◆ Work to be completed ◆
Check each line of the data below for the word "Write", then extract the ones that have it.

----- Data for the task -----

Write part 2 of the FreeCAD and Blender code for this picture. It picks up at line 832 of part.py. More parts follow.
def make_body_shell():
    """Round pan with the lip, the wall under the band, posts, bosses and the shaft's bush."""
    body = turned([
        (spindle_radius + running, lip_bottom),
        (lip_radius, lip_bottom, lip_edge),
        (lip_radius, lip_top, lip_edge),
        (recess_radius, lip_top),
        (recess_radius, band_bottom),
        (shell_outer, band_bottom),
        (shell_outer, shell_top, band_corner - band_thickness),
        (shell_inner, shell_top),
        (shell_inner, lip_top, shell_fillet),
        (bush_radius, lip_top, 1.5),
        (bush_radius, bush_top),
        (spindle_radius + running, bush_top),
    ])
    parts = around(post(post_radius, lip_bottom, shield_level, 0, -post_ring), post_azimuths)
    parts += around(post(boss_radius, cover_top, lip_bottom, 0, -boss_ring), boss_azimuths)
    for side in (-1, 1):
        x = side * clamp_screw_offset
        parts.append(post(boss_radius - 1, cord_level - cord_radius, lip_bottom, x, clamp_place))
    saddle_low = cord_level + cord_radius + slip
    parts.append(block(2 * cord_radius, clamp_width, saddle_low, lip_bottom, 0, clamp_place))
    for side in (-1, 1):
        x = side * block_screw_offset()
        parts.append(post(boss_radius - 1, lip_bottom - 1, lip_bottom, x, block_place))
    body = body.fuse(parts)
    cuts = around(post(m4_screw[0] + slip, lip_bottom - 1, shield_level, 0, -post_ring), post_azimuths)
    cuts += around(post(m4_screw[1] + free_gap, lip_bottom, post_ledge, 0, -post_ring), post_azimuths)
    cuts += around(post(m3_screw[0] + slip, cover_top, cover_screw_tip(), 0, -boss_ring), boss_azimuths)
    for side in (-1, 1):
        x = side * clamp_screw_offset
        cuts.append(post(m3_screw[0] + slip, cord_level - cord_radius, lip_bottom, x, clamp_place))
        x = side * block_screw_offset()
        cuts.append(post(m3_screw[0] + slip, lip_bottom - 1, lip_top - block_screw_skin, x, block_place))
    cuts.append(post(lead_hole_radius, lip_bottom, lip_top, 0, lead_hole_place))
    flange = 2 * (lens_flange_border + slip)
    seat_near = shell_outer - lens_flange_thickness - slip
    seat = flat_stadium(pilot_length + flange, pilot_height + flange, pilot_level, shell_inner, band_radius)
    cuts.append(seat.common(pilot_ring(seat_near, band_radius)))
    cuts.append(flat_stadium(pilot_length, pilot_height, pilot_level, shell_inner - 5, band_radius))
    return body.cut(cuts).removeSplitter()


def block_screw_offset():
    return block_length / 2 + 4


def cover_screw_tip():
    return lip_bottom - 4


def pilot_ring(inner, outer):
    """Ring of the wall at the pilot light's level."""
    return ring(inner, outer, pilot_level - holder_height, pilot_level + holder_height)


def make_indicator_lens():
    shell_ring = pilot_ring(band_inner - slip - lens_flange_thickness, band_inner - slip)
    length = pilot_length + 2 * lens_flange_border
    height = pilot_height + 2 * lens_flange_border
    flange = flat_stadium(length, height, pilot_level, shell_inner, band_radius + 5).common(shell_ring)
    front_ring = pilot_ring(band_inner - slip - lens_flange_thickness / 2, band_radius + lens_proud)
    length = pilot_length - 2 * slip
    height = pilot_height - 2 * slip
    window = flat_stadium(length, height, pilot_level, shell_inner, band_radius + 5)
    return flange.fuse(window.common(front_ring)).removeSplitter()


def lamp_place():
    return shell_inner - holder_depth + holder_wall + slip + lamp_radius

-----
----- Data for the task -----

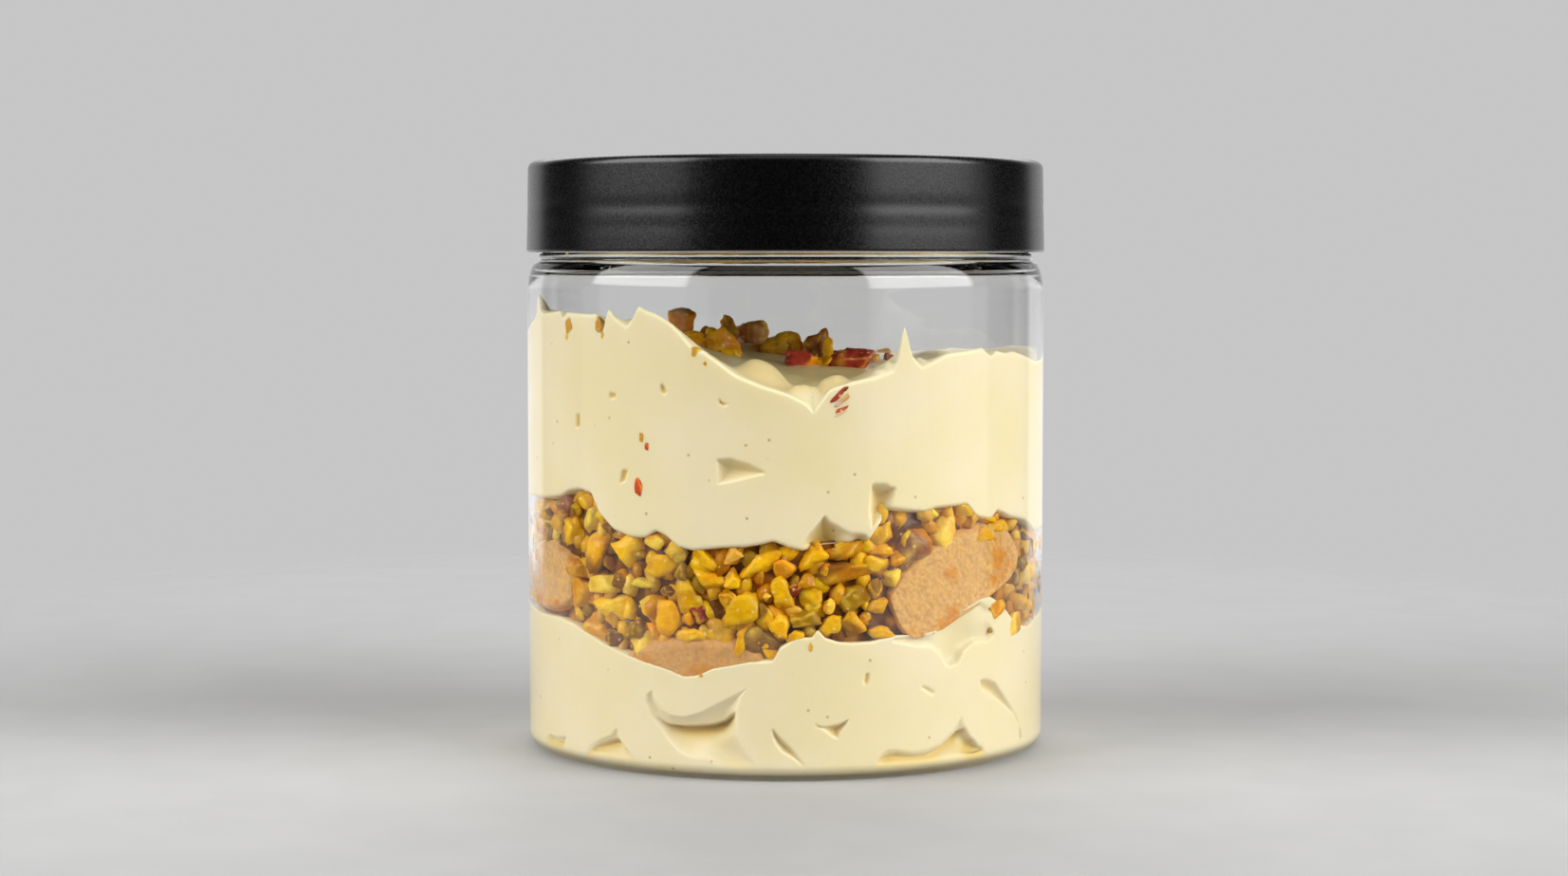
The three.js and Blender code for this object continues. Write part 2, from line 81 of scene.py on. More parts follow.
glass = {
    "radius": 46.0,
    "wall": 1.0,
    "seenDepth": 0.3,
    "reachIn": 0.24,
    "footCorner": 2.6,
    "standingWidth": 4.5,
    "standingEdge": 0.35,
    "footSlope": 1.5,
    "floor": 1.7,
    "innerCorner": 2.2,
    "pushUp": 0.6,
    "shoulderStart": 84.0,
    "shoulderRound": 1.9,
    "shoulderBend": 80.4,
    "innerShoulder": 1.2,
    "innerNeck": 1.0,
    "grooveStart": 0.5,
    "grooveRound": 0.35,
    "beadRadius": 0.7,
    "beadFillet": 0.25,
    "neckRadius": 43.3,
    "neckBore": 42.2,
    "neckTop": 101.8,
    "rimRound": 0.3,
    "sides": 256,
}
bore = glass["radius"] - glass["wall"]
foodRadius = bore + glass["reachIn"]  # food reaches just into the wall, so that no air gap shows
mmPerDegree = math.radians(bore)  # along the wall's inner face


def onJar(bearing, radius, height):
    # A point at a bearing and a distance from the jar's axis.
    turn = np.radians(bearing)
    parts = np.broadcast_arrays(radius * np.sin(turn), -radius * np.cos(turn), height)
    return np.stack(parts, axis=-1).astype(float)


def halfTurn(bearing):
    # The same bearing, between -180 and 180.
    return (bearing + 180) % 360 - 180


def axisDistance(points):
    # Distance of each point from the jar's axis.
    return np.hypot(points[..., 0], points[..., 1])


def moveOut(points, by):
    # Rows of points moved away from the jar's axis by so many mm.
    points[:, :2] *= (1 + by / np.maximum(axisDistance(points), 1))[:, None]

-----

◆ Result of this exercise ◆
Write part 2 of the FreeCAD and Blender code for this picture. It picks up at line 832 of part.py. More parts follow.
The three.js and Blender code for this object continues. Write part 2, from line 81 of scene.py on. More parts follow.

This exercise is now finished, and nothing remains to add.